A token is usually described by an integer representing the kind of token, possibly together with an attribute, representing the value of the token. For example, in most programming languages we have the following kinds of tokens.

•Identifiers(x, y, average, etc.)

•Reserved or keywords(if, else, while, etc.)

•Integer constants(42, 0xFF, 0177 etc.)

•Floating point constants(5.6, 3.6e8, etc.)

•String constants("hello there\n", etc.)

•Character constants('a', 'b', etc.)

•Special symbols(( ) : := + etc.)

•Comments(To be ignored.)

•Compiler directives(Directives to include files, define macros, etc.)

•Line information(We might need to detect newline characters as tokens, if they are syntactically important. We must also increment the line count, so that we can indicate the line number for error messages.)

•White space(Blanks and tabs that are used to separate tokens, but are otherwise not important).

•End of file

Each reserved word or special symbol is considered to be a different kind of token, as far as the parser is concerned. They are distinguished by a different integer to represent their kind.

All identifiers are likely to be considered as being the same kind of token, as far as the parser is concerned. Different identifiers have the same kind, and are distinguished by having a different attribute (perhaps the text that makes up the identifier, or an integer index into a table of identifiers).

All integer constants are considered as being the same kind of token, as far as the parser is concerned. They are distinguished by their value - the numeric value of the integer. Similarly, floating point constants, string constants, and character constants will represent three different kinds of token, and will have an attribute representing their value.

For some constants, such as string constants, the translation from the text that makes up the constant, to internal form can be moderately complex. The surrounding quote marks have to be deleted, and escaped characters have to be translated into internal form. For example “\n” (a “\” then an “n”) has to be translated by the compiler into a newline character, “\"” into a “"” character, “\177” into a delete character, etc.

Some tokens, while important for lexical analysis, are irrelevant for the parser (the portion of the compiler that analyses the structure of the program being compiled). For example, layout tokens, such as white space, newlines, and comments are processed by the lexical analyser, then discarded, since they are ignored by the parser. Nevertheless newlines will have to be counted, if we want to generate appropriate error messages, with a line number.

Lexical Errors

The lexical analyser must be able to cope with text that may not be lexically valid. For example

•A number may be too large, a string may be too long or an identifier may be too long.

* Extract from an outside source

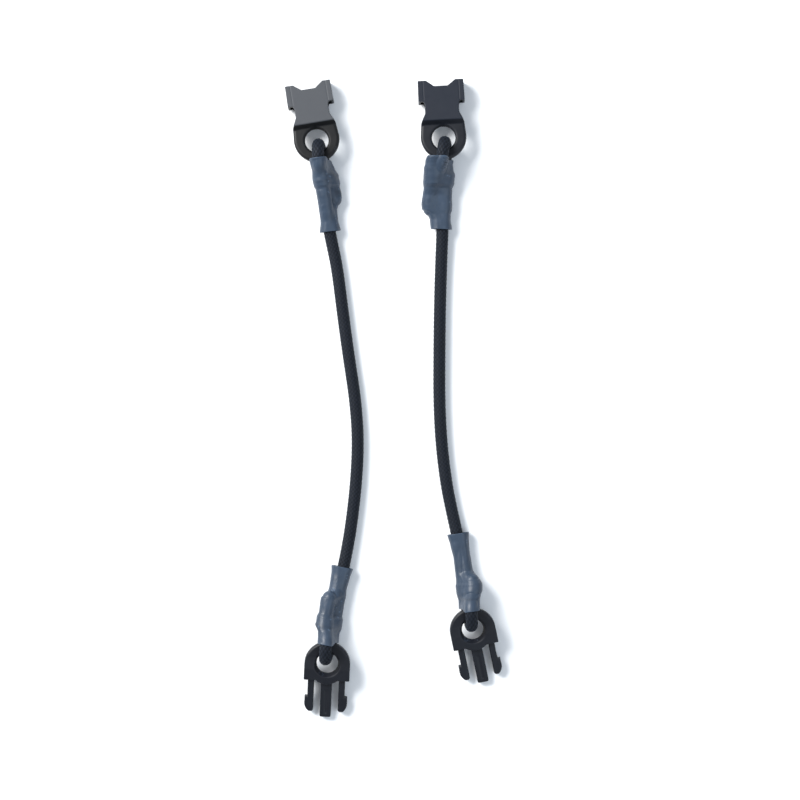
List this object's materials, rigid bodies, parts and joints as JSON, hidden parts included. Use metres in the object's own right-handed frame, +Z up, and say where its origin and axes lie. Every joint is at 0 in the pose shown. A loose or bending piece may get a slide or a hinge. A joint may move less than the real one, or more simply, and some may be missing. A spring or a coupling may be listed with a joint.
{
  "type": "elastic buckle tether",
  "caption": "Matched pair of short elastic cord tethers, each with a miniature side-release buckle socket and plug looped on under shrunk sleeves.",
  "frame": {"origin": "On the table under the middle of the pair, measured without the cords", "axes": "+X to the right-hand tether, +Y to the socket halves, +Z up from the table"},
  "size_m": [0.0722, 0.2124, 0.0126],
  "materials": {
    "moulded_plastic": "fine moulded grain, slightly satin acetal",
    "grey_plastic": "worn, slightly greyed acetal with fine grain",
    "braided_sheath": "tight diamond-braided polyester",
    "elastic_core": "natural latex rubber strands",
    "shrunk_sleeve": "satin heat-shrunk polyolefin with soft wrinkles",
    "waxed_twine": "waxed polyester twine"
  },
  "bodies": {
    "root": {"left_upper_sleeve": "shrunk_sleeve", "left_upper_binding": "waxed_twine", "left_cord_sheath": "braided_sheath", "left_cord_core": "elastic_core"},
    "left_socket": {"left_socket_housing": "grey_plastic"},
    "left_lower_end": {"left_lower_sleeve": "shrunk_sleeve", "left_lower_binding": "waxed_twine"},
    "left_plug": {"left_plug_body": "moulded_plastic"},
    "left_prong_a": {"left_plug_prong_a": "moulded_plastic"},
    "left_prong_b": {"left_plug_prong_b": "moulded_plastic"},
    "right_upper_end": {"right_upper_sleeve": "shrunk_sleeve", "right_upper_binding": "waxed_twine", "right_cord_sheath": "braided_sheath", "right_cord_core": "elastic_core"},
    "right_socket": {"right_socket_housing": "moulded_plastic"},
    "right_lower_end": {"right_lower_sleeve": "shrunk_sleeve", "right_lower_binding": "waxed_twine"},
    "right_plug": {"right_plug_body": "moulded_plastic"},
    "right_prong_a": {"right_plug_prong_a": "moulded_plastic"},
    "right_prong_b": {"right_plug_prong_b": "moulded_plastic"}
  },
  "joints": [
    {"name": "left_socket_swing", "type": "hinge", "parent": "root", "child": "left_socket", "pos_m": [-0.0247, 0.0804, 0.00635], "axis": [0.9866, 0.1633, 0], "range_deg": [-75, 75]},
    {"name": "left_cord_stretch", "type": "slide", "parent": "root", "child": "left_lower_end", "axis": [0.0418, -0.9991, 0], "range_m": [0, 0.07], "stiffness_N_per_m": 700, "deforming": ["left_cord_sheath", "left_cord_core"]},
    {"name": "left_plug_swing", "type": "hinge", "parent": "left_lower_end", "child": "left_plug", "pos_m": [-0.0219, -0.0821, 0.00635], "axis": [-0.999, 0.0454, 0], "range_deg": [-75, 75]},
    {"name": "left_prong_a_flex", "type": "hinge", "parent": "left_plug", "child": "left_prong_a", "pos_m": [-0.02755, -0.09289, 0.00388], "axis": [-0.0099, -0.2179, 0.9759], "range_deg": [0, 7], "stiffness_Nm_per_rad": 0.25},
    {"name": "left_prong_b_flex", "type": "hinge", "parent": "left_plug", "child": "left_prong_b", "pos_m": [-0.01726, -0.09335, 0.00388], "axis": [0.0099, 0.2179, -0.9759], "range_deg": [0, 7], "stiffness_Nm_per_rad": 0.25},
    {"name": "right_tether_lifts", "type": "slide", "parent": "root", "child": "right_upper_end", "axis": [0, 0, 1], "range_m": [0, 0.05]},
    {"name": "right_socket_swing", "type": "hinge", "parent": "right_upper_end", "child": "right_socket", "pos_m": [0.0168, 0.0812, 0.00635], "axis": [0.9984, 0.0558, 0], "range_deg": [-75, 75]},
    {"name": "right_cord_stretch", "type": "slide", "parent": "right_upper_end", "child": "right_lower_end", "axis": [0.0489, -0.9988, 0], "range_m": [0, 0.07], "stiffness_N_per_m": 700, "deforming": ["right_cord_sheath", "right_cord_core"]},
    {"name": "right_plug_swing", "type": "hinge", "parent": "right_lower_end", "child": "right_plug", "pos_m": [0.025, -0.071, 0.00635], "axis": [-0.9792, -0.2028, 0], "range_deg": [-75, 75]},
    {"name": "right_prong_a_flex", "type": "hinge", "parent": "right_plug", "child": "right_prong_a", "pos_m": [0.02219, -0.08285, 0.00388], "axis": [0.0442, -0.2136, 0.9759], "range_deg": [0, 7], "stiffness_Nm_per_rad": 0.25},
    {"name": "right_prong_b_flex", "type": "hinge", "parent": "right_plug", "child": "right_prong_b", "pos_m": [0.03228, -0.08076, 0.00388], "axis": [-0.0442, 0.2136, -0.9759], "range_deg": [0, 7], "stiffness_Nm_per_rad": 0.25}
  ]
}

•A number may be incomplete (e.g. 26., 26e, etc.).

•The final quote on a string may be missing.

•The end of a comment may be missing.

•A special symbol may be incomplete (e.g. If the special symbols included := :=: :>: and we came across :<=: in the text, we may consider this to be incomplete).

•Invalid characters may appear in the text, for example if we accidentally attempt to lexically analyse a binary file.

•Compiler directives may be invalid.

The compiler must produce an error message and somehow continue the lexical analysis. It would appear to be relatively easy to correct lexical errors (mostly just by deleting characters), but it should be pointed out that poor error recovery in the lexical analysis phase can produce spurious errors at the parsing phase. A solution to this is terminate the rest of the compiler if a lexical error occurs, and only continue performing the lexical analysis.

Regular Expressions

In most programming languages, lexical tokens seem to have a remarkably simple structure, that can be described by patterns called regular expressions. Regular expressions are used in many editors, and by the UNIX command grep, to describe search patterns. They are also used by Lex, Flex, JLex and JFlex, four very similar special purpose computer languages used for writing lexical analysers. The programmer specifies the tokens to match using regular expressions, and the action to perform in a conventional programming language. Lex/Flex are C based. JLex/JFlex are the Java based equivalents. The Lex/Flex or JLex/JFlex compiler generates a C or Java program, which can be combined with other C or Java code. Flex and JFlex more or less represent GNU extended versions of Lex and JLex. We will use JFlex, because it is Java based and more sophisticated than JLex.

To indicate that we want to match simple text, we use a pattern equal to the text itself. For example

whileMatches the text “while”.

We can match an identifier in most programming languages by using the pattern

[A-Za-z][A-Za-z0-9]*

The pattern [A-Za-z] represents any upper or lower case alphabetic letter (a range of characters is represented by writing the lower bound, a “-”, then the upper bound). The pattern [A-Za-z0-9] represents any upper or lower case alphabetic letter or decimal digit. Similarly, it is possible to put a “^” just after the “[” to match “any characters except” the following characters. For example the pattern [^\r\n\"\\] matches any character except a carriage return, linefeed, double quote or backslash character.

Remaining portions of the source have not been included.